> **Given request**:
Count every line that holds the string "this", and report the number alone.

> **Rows from a 3D modeling dataset**:

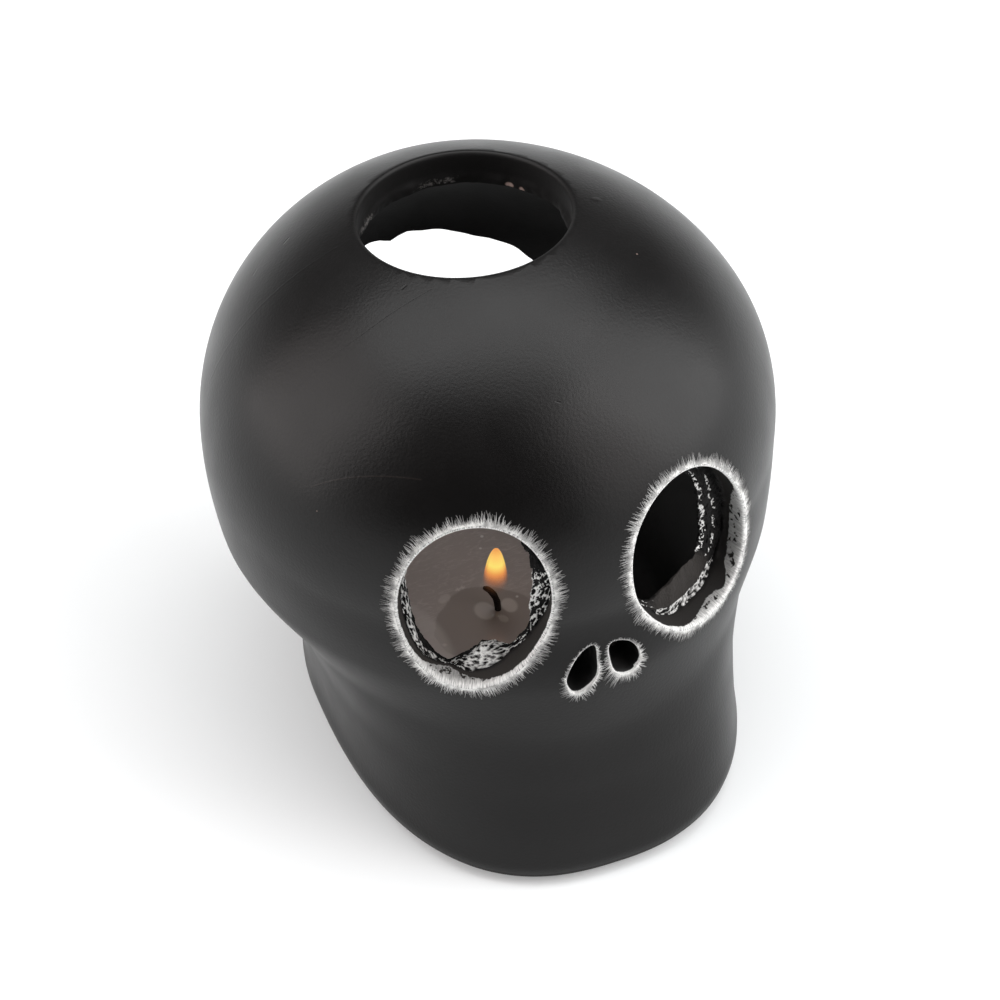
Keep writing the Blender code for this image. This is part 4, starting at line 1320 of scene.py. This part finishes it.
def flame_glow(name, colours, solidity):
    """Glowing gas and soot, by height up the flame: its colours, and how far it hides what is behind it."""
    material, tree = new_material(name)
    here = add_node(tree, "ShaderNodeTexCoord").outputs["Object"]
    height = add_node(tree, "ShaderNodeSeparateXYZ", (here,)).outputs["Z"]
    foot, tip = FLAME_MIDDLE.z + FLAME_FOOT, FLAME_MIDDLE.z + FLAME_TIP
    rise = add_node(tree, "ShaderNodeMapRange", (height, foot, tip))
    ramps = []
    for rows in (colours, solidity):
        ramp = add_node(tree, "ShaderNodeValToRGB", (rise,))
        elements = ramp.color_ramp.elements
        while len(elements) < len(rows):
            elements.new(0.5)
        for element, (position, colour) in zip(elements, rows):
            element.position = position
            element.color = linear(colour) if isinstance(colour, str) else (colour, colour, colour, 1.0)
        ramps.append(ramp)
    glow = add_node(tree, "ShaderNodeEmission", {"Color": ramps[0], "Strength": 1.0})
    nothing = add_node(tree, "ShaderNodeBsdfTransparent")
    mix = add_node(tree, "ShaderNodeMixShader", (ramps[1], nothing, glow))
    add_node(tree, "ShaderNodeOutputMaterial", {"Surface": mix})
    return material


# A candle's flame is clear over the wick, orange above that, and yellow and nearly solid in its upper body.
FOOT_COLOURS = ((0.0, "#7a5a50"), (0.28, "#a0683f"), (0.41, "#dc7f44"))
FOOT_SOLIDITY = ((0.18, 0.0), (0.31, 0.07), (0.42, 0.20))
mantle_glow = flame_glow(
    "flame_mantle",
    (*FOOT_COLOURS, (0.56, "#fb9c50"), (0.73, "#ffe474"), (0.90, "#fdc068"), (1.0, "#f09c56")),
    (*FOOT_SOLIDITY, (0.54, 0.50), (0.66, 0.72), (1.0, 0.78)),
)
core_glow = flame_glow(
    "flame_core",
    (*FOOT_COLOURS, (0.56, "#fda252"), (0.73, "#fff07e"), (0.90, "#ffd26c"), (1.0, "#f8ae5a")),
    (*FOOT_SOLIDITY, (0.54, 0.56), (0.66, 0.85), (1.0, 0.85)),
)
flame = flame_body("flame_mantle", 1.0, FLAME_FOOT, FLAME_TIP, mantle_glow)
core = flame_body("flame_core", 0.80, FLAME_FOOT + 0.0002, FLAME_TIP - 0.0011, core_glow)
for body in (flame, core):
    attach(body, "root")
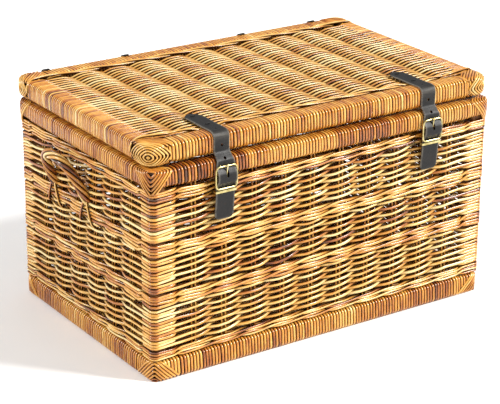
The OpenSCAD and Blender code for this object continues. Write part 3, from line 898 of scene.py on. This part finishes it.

> **Written answer**:
2